▶ PROVIDED MATERIAL:
============
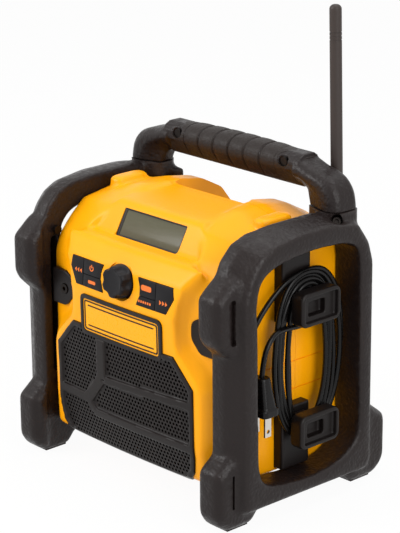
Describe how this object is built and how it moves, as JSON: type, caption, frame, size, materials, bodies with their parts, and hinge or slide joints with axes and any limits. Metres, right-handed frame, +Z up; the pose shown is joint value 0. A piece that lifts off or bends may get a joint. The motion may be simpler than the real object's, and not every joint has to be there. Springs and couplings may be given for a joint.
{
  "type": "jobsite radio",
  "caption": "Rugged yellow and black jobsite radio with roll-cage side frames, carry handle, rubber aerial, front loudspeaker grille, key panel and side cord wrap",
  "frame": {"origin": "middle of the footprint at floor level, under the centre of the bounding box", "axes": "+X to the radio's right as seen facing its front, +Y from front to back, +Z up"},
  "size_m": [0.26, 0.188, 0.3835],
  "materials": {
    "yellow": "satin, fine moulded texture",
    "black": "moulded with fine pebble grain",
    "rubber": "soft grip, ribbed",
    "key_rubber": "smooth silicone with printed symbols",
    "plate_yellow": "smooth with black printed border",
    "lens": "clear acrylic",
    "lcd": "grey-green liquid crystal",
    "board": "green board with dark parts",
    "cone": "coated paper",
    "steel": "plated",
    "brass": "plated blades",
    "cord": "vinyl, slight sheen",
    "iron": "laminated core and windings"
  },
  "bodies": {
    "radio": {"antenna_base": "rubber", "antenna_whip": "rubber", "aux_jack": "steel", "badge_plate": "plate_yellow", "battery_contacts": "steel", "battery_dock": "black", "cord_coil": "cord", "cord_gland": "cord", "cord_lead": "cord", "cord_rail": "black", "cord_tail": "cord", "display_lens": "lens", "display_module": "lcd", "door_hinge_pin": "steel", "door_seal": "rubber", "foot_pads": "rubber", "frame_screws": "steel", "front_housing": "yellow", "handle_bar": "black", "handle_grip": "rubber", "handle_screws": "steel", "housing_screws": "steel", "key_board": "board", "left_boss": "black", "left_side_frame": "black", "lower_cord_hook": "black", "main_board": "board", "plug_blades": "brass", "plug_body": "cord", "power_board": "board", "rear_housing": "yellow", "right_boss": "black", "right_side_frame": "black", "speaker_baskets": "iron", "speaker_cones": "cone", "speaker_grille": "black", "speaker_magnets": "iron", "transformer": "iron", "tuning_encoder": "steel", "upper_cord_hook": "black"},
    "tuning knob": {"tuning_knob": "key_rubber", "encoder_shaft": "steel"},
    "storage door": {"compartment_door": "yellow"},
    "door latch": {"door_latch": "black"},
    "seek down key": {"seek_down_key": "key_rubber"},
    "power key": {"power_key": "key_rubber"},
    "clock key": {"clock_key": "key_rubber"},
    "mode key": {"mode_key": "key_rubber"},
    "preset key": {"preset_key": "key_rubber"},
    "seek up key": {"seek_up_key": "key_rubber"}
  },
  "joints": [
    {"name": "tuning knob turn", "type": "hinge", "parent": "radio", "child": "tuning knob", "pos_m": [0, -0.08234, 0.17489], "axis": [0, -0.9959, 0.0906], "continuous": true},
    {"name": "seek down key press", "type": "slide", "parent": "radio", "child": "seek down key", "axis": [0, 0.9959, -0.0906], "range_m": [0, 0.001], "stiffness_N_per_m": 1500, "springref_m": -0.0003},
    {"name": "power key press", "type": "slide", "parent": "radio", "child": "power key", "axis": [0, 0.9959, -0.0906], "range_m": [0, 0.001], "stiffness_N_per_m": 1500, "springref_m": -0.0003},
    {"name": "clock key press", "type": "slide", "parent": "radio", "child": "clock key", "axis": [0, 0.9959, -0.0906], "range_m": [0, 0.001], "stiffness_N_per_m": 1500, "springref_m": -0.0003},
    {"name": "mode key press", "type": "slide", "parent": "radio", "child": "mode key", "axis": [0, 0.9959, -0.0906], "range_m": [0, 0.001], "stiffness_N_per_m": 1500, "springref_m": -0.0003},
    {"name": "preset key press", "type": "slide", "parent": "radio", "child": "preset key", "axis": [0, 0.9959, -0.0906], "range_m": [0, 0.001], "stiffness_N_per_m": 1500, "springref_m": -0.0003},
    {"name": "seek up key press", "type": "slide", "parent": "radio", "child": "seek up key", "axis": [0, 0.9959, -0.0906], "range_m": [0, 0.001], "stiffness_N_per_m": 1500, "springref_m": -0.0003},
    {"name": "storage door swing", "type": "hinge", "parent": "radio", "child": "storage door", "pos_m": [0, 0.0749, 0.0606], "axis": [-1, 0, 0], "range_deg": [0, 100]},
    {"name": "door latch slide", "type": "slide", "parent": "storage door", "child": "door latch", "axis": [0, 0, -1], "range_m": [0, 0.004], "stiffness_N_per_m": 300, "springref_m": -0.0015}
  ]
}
============
▶ TASK INSTRUCTIONS:
Copy the material above, line for line.

▶ COMPLETE ANSWER:
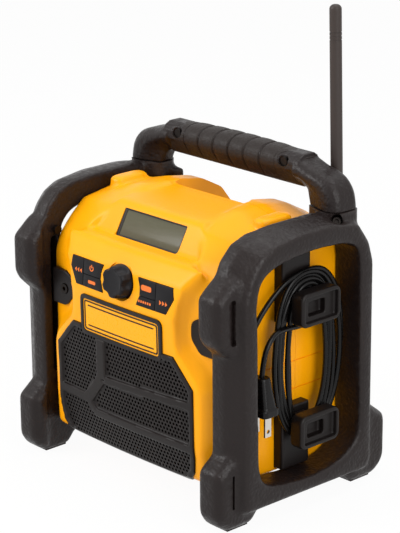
Describe how this object is built and how it moves, as JSON: type, caption, frame, size, materials, bodies with their parts, and hinge or slide joints with axes and any limits. Metres, right-handed frame, +Z up; the pose shown is joint value 0. A piece that lifts off or bends may get a joint. The motion may be simpler than the real object's, and not every joint has to be there. Springs and couplings may be given for a joint.
{
  "type": "jobsite radio",
  "caption": "Rugged yellow and black jobsite radio with roll-cage side frames, carry handle, rubber aerial, front loudspeaker grille, key panel and side cord wrap",
  "frame": {"origin": "middle of the footprint at floor level, under the centre of the bounding box", "axes": "+X to the radio's right as seen facing its front, +Y from front to back, +Z up"},
  "size_m": [0.26, 0.188, 0.3835],
  "materials": {
    "yellow": "satin, fine moulded texture",
    "black": "moulded with fine pebble grain",
    "rubber": "soft grip, ribbed",
    "key_rubber": "smooth silicone with printed symbols",
    "plate_yellow": "smooth with black printed border",
    "lens": "clear acrylic",
    "lcd": "grey-green liquid crystal",
    "board": "green board with dark parts",
    "cone": "coated paper",
    "steel": "plated",
    "brass": "plated blades",
    "cord": "vinyl, slight sheen",
    "iron": "laminated core and windings"
  },
  "bodies": {
    "radio": {"antenna_base": "rubber", "antenna_whip": "rubber", "aux_jack": "steel", "badge_plate": "plate_yellow", "battery_contacts": "steel", "battery_dock": "black", "cord_coil": "cord", "cord_gland": "cord", "cord_lead": "cord", "cord_rail": "black", "cord_tail": "cord", "display_lens": "lens", "display_module": "lcd", "door_hinge_pin": "steel", "door_seal": "rubber", "foot_pads": "rubber", "frame_screws": "steel", "front_housing": "yellow", "handle_bar": "black", "handle_grip": "rubber", "handle_screws": "steel", "housing_screws": "steel", "key_board": "board", "left_boss": "black", "left_side_frame": "black", "lower_cord_hook": "black", "main_board": "board", "plug_blades": "brass", "plug_body": "cord", "power_board": "board", "rear_housing": "yellow", "right_boss": "black", "right_side_frame": "black", "speaker_baskets": "iron", "speaker_cones": "cone", "speaker_grille": "black", "speaker_magnets": "iron", "transformer": "iron", "tuning_encoder": "steel", "upper_cord_hook": "black"},
    "tuning knob": {"tuning_knob": "key_rubber", "encoder_shaft": "steel"},
    "storage door": {"compartment_door": "yellow"},
    "door latch": {"door_latch": "black"},
    "seek down key": {"seek_down_key": "key_rubber"},
    "power key": {"power_key": "key_rubber"},
    "clock key": {"clock_key": "key_rubber"},
    "mode key": {"mode_key": "key_rubber"},
    "preset key": {"preset_key": "key_rubber"},
    "seek up key": {"seek_up_key": "key_rubber"}
  },
  "joints": [
    {"name": "tuning knob turn", "type": "hinge", "parent": "radio", "child": "tuning knob", "pos_m": [0, -0.08234, 0.17489], "axis": [0, -0.9959, 0.0906], "continuous": true},
    {"name": "seek down key press", "type": "slide", "parent": "radio", "child": "seek down key", "axis": [0, 0.9959, -0.0906], "range_m": [0, 0.001], "stiffness_N_per_m": 1500, "springref_m": -0.0003},
    {"name": "power key press", "type": "slide", "parent": "radio", "child": "power key", "axis": [0, 0.9959, -0.0906], "range_m": [0, 0.001], "stiffness_N_per_m": 1500, "springref_m": -0.0003},
    {"name": "clock key press", "type": "slide", "parent": "radio", "child": "clock key", "axis": [0, 0.9959, -0.0906], "range_m": [0, 0.001], "stiffness_N_per_m": 1500, "springref_m": -0.0003},
    {"name": "mode key press", "type": "slide", "parent": "radio", "child": "mode key", "axis": [0, 0.9959, -0.0906], "range_m": [0, 0.001], "stiffness_N_per_m": 1500, "springref_m": -0.0003},
    {"name": "preset key press", "type": "slide", "parent": "radio", "child": "preset key", "axis": [0, 0.9959, -0.0906], "range_m": [0, 0.001], "stiffness_N_per_m": 1500, "springref_m": -0.0003},
    {"name": "seek up key press", "type": "slide", "parent": "radio", "child": "seek up key", "axis": [0, 0.9959, -0.0906], "range_m": [0, 0.001], "stiffness_N_per_m": 1500, "springref_m": -0.0003},
    {"name": "storage door swing", "type": "hinge", "parent": "radio", "child": "storage door", "pos_m": [0, 0.0749, 0.0606], "axis": [-1, 0, 0], "range_deg": [0, 100]},
    {"name": "door latch slide", "type": "slide", "parent": "storage door", "child": "door latch", "axis": [0, 0, -1], "range_m": [0, 0.004], "stiffness_N_per_m": 300, "springref_m": -0.0015}
  ]
}